Saturday, January 9, 2016

Brasil Inflation Shoots Above 10%


January 8, 2016 5:16 pm

Brazil inflation shoots above 10%

President Dilma Rousseff©AFP
President Dilma Rousseff
Brazil’s inflation rate shot above 10 per cent in 2015, missing the central bank’s target for the first time since 2003 as the country struggles to emerge from one of its worstpolitical and economic crises in a century.
The IPCA consumer prices index finished last year at 10.67 per cent — over 4 percentage points higher than the 6.5 per cent upper limit of the central bank’s target range and the highest year-end rate since 2002.

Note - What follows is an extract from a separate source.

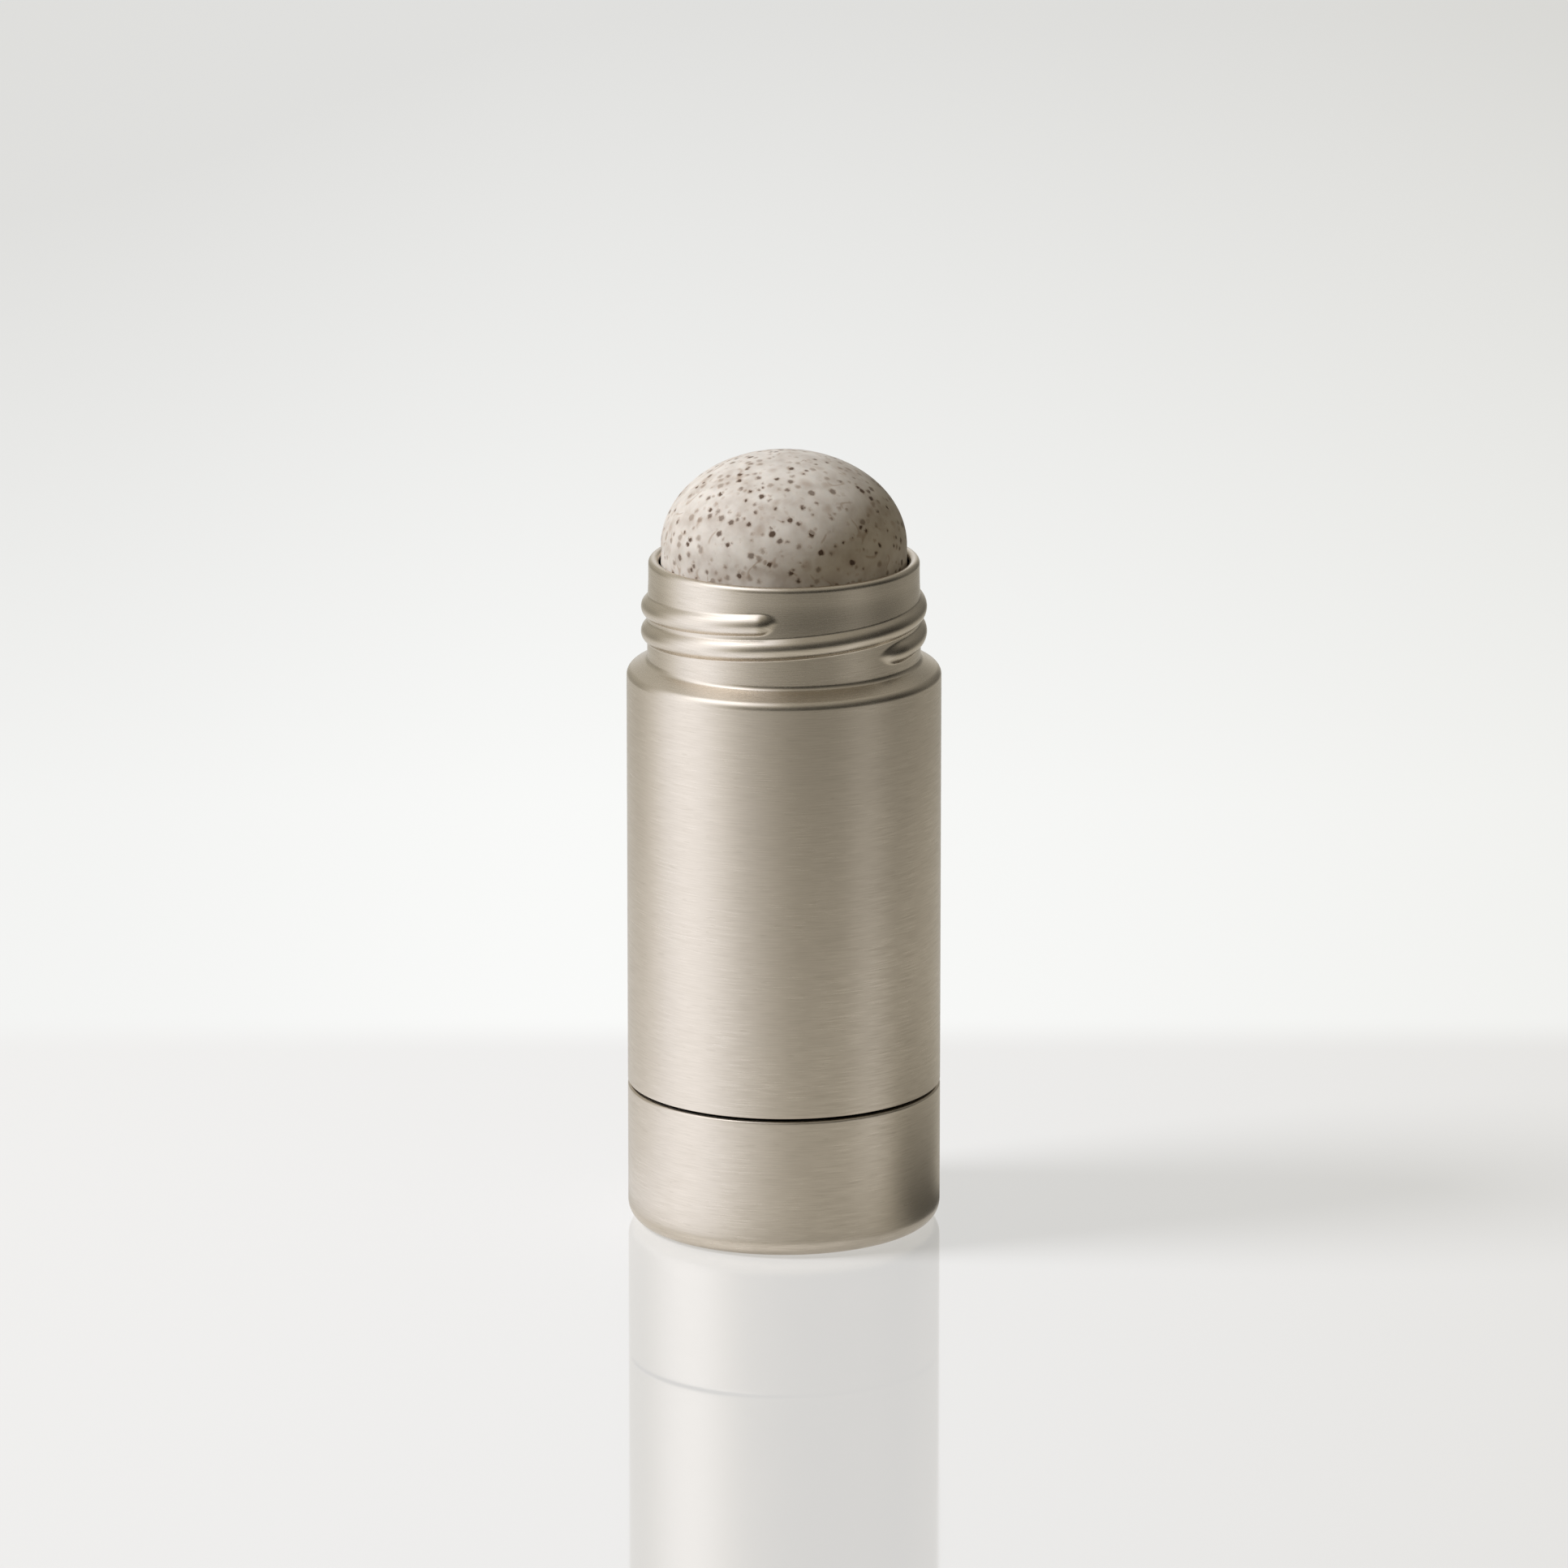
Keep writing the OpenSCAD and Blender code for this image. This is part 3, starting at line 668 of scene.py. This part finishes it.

Friday’s data add to concern that Brazil’s economic boom of five years ago represented a fleeting moment of success in an otherwise turbulent history, rather than the beginning of a new era of prosperity and global influence for Latin America’s largest country.

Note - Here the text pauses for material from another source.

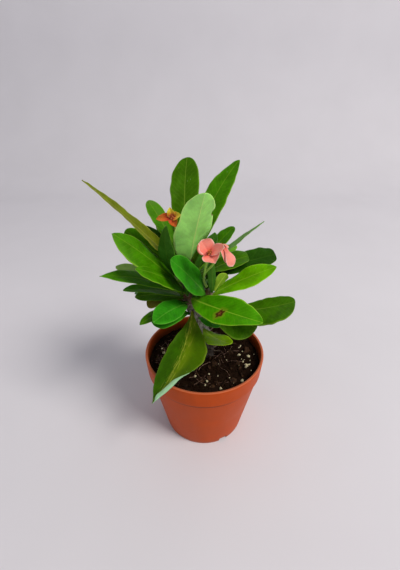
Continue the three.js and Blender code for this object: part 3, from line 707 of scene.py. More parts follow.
def add_spot(add, skin, along, across, grain, spot_along, spot_across, radius):
    """A dry scar: yellowed halo, dark brown ragged star, lighter middle."""
    dx = add("SUBTRACT", along, spot_along)
    dy = add("MULTIPLY", add("SUBTRACT", across, spot_across), 0.65)
    far = add("SQRT", add("ADD", add("POWER", dx, 2.0), add("POWER", dy, 2.0)))
    rays = add("SINE", add("MULTIPLY", add("ARCTAN2", dy, dx), 5.0))
    far = add("ADD", far, add("MULTIPLY", rays, 0.12 * radius))
    far = add("ADD", far, add("MULTIPLY", grain, 2.0))
    skin = add("Mix", add("MapRange", far, radius * 1.1, radius * 1.7, 0.45, 0.0), skin, "#8a9a20")
    skin = add("Mix", add("MapRange", far, radius * 0.8, radius * 1.15, 1.0, 0.0), skin, "#4a2410")
    return add("Mix", add("MapRange", far, radius * 0.35, radius * 0.6, 0.8, 0.0), skin, "#8a5a30")


def plastic_material(values):
    """Injection-moulded polypropylene: even satin skin with faint flow lines, a rim painted lighter as a
    highlight and by rubbing from handling, painted shade with some dust in the corner under the collar, dirt
    round the foot, and soil dust on the inner wall."""
    material, add, where = new_material("Moulded polypropylene")
    flow = add("Mapping", where, None, None, (1.0, 1.0, 0.12))
    streak = add("TexNoise", flow, *lumps(6, 3))
    cloud = add("TexNoise", where, *lumps(26, 3))
    skin = add("Mix", streak, shade(values, 0.92), shade(values, 1.08))
    skin = add("Mix", add("MapRange", cloud, 0.45, 0.75, 0.0, 0.3), skin, shade(values, 1.3))
    x, y, z = add("SeparateXYZ", where).node.outputs
    skin = add("Mix", add("MapRange", z, 0.0, POT_FOOT_DIRT * MM, 0.2, 0.0), skin, "#8c6a52")
    # The lip painted lighter: partly a painted highlight along the rim, partly rubbing from handling.
    skin = add("Mix", add("MapRange", z, *(k * MM for k in POT_RIM_HIGHLIGHT_AND_RUB), 0.0, 0.24), skin, "#e0a080")
    # Painted shade, with some dust, in the corner under the collar: a much darker copy of the plastic.
    under_collar = add("ABSOLUTE", add("SUBTRACT", z, POT_COLLAR_SHADE_AND_DUST * MM))
    skin = add("Mix", add("MapRange", under_collar, 0.3 * MM, 1.9 * MM, 0.7, 0.0), skin, shade(values, 0.35))
    out = add("SQRT", add("ADD", add("POWER", x, 2.0), add("POWER", y, 2.0)))
    at_foot = add("SUBTRACT", out, add("MULTIPLY", z, POT_CONE_SLOPE))
    inside = add("MapRange", at_foot, *(k * MM for k in POT_CONE), 1, 0)
    dust = add("MULTIPLY", inside, add("MapRange", z, *(k * MM for k in POT_DUST), 0.85, 0.3))
    dust = add("MULTIPLY", dust, add("MapRange", z, *(k * MM for k in POT_DUST_FOOT)))
    skin = add("Mix", dust, skin, "#3c2410")
    roughness = add("MapRange", cloud, 0.2, 0.8, 0.38, 0.5)
    return finish(material, skin, roughness, add("TexNoise", where, *lumps(0.9, 2)), 0.03, {
        "IOR": 1.49, "Specular IOR Level": 0.14, "Specular Tint": (1.0, 0.65, 0.3)})


def peat_material(values):
    """Moist peat: nearly black brown, dull, with lighter dry crumbs."""
    material, add, where = new_material("Moist peat")
    coarse = add("TexNoise", where, *lumps(4, 5, 0.7))
    fine = add("TexNoise", where, *lumps(0.8, 3))
    skin = add("Mix", coarse, shade(values, 0.35), shade(values, 1.5))
    skin = add("Mix", add("MapRange", fine, 0.6, 0.75, 0.0, 0.35), skin, "#402410")
    roughness = add("MapRange", coarse, 0.3, 0.7, 0.7, 0.95)
    return finish(material, skin, roughness, fine, 0.5, {"Specular IOR Level": 0.06})


def grain_material(name, dark, pale, roughness, size):
    """A grain's own colour between two, in patches of that size in millimetres."""
    material, add, where = new_material(name)
    skin = add("Mix", add("MapRange", add("TexNoise", where, *lumps(size, 3)), 0.35, 0.65), dark, pale)
    relief = add("TexNoise", where, *lumps(0.6, 2))
    return finish(material, skin, roughness, relief, 0.15, {"Specular IOR Level": 0.15})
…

Central bank president Alexandre Tombini is now faced with the awkward task of writing an open letter to Brazil’s new finance minister, Nelson Barbosa, explaining what went wrong and how prices overshot the target. Mr Tombini had also been tipped for the finance job when Joaquim Levy resigned last month.

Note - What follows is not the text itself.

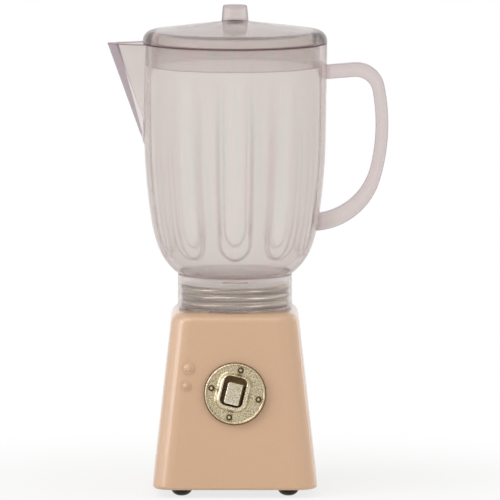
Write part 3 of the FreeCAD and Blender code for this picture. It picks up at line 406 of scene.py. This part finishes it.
nosed = add(tree, "ShaderNodeMix",
            {"Factor": on_nose.outputs[0], COLOUR_A: fluted.outputs[MIXED_COLOUR],
             COLOUR_B: linear(NOSE_MAUVE)}, data_type="RGBA")
print("the nose leans", round(math.degrees(math.atan2(down_nose.x, -down_nose.z)), 1), "degrees")

# %% Clear plastic: edges and corners
WALL_OUTLINE_MM = 0.32
EDGE_PLUM, CORNER_PLUM = "A08D97", "B5A3AB"
turned_away = add(tree, "ShaderNodeLayerWeight", {"Blend": 0.5})
edge = add(tree, "ShaderNodeMapRange",
           {"Value": turned_away.outputs["Facing"], "From Min": 0.80, "From Max": 1.0,
            "To Max": 0.18}, name="edge_shade", interpolation_type="SMOOTHSTEP")
edged = add(tree, "ShaderNodeMix",
            {"Factor": edge.outputs[0], COLOUR_A: nosed.outputs[MIXED_COLOUR],
             COLOUR_B: linear(EDGE_PLUM)}, data_type="RGBA")
inner_shade = add(tree, "ShaderNodeAmbientOcclusion", {"Distance": WALL_OUTLINE_MM * MM},
                  name="inner_shade", samples=4, inside=True, only_local=True)
corner = add(tree, "ShaderNodeMapRange",
             {"Value": inner_shade.outputs["AO"], "From Min": 0.65, "From Max": 0.95,
              "To Min": 0.8, "To Max": 0.0})
outlined = add(tree, "ShaderNodeMix",
               {"Factor": corner.outputs[0], COLOUR_A: edged.outputs[MIXED_COLOUR],
                COLOUR_B: linear(CORNER_PLUM)}, data_type="RGBA")
print("outlines in the wall reach", WALL_OUTLINE_MM, "mm deep")

# %% [markdown]
# ## Painted shade in the seams
# Where the lid sits on the jug's rim and the knob on the lid, a thin dark line is painted:
# painted shade, standing in for the dark line that light shows where the parts meet. A
# Compare node marks a thin level band at each seam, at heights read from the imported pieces.

# %% Clear plastic: seams
RIM_SEAM, KNOB_SEAM = 0.12 * MM, 0.09 * MM
# the knob's spigot goes down through the lid, so its lowest point is below its foot
SPIGOT_BELOW_SEAM = 0.87 * MM
RIM_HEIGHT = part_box("jug")[1][2]
KNOB_FOOT_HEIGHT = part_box("lid_knob")[0][2] + SPIGOT_BELOW_SEAM
KNOB_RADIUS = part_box("lid_knob")[1][0]
# dark colours painted at the two seams: painted shade where the parts meet
RIM_SEAM_SHADE, KNOB_SEAM_SHADE = "8A6670", "1E0A12"
at_rim = add(tree, "ShaderNodeMath", {0: xyz["Z"], 1: RIM_HEIGHT, 2: RIM_SEAM},
             operation="COMPARE")
at_knob = add(tree, "ShaderNodeMath", {0: xyz["Z"], 1: KNOB_FOOT_HEIGHT, 2: KNOB_SEAM},
              operation="COMPARE")
under_knob = add(tree, "ShaderNodeMath", {0: from_axis(tree, place), 1: KNOB_RADIUS},
                 operation="LESS_THAN")
at_seam = add(tree, "ShaderNodeMath", {0: at_knob.outputs[0], 1: under_knob.outputs[0]},
              operation="MULTIPLY")
rimmed = add(tree, "ShaderNodeMix",
             {"Factor": at_rim.outputs[0], COLOUR_A: outlined.outputs[MIXED_COLOUR],
              COLOUR_B: linear(RIM_SEAM_SHADE)}, data_type="RGBA")
seamed = add(tree, "ShaderNodeMix",
             {"Factor": at_seam.outputs[0], COLOUR_A: rimmed.outputs[MIXED_COLOUR],
              COLOUR_B: linear(KNOB_SEAM_SHADE)}, data_type="RGBA")
tree.links.new(seamed.outputs[MIXED_COLOUR], shader.inputs["Base Color"])
print("rim seam at", round(RIM_HEIGHT / MM, 2), "and knob seam at",
      round(KNOB_FOOT_HEIGHT / MM, 2), "mm")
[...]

After years of lavish government spending and stimulus packages, Mr Levy — a former banker — was brought in early last year to get Brazil’s finances back on track, but met tough resistance from a rebellious Congress. A vast corruption scandal at state-controlled oil company Petrobras has led to bitter infighting among the coalition of President Dilma Rousseff, who herself is facing impeachment proceedings for allegedly disguising Brazil's deficit with accounting tricks.
Standard & Poor's downgraded Brazil's credit rating to junk in September, followed by Fitch in December.
“Faced with a sharp deterioration in its terms of trade and an overhang of private and public debt, the uncomfortable truth is that there is relatively little Brazil can do to bolster demand,” said Neil Shearing, economist at Capital Economics. “At this stage, the least painful option is to probably try and regain some of the confidence of investors that has been lost in the chaos of the past year.”
Meanwhile, fears are growing that Ms Rousseff may bow to pressure from the far-left of her ruling Workers’ party for looser monetary policy in exchange for their support in the impeachment vote. While not technically independent, Brazil’s central bank enjoys informal autonomy and has raised interest rates aggressively to 14.25 per cent to try to tame inflation.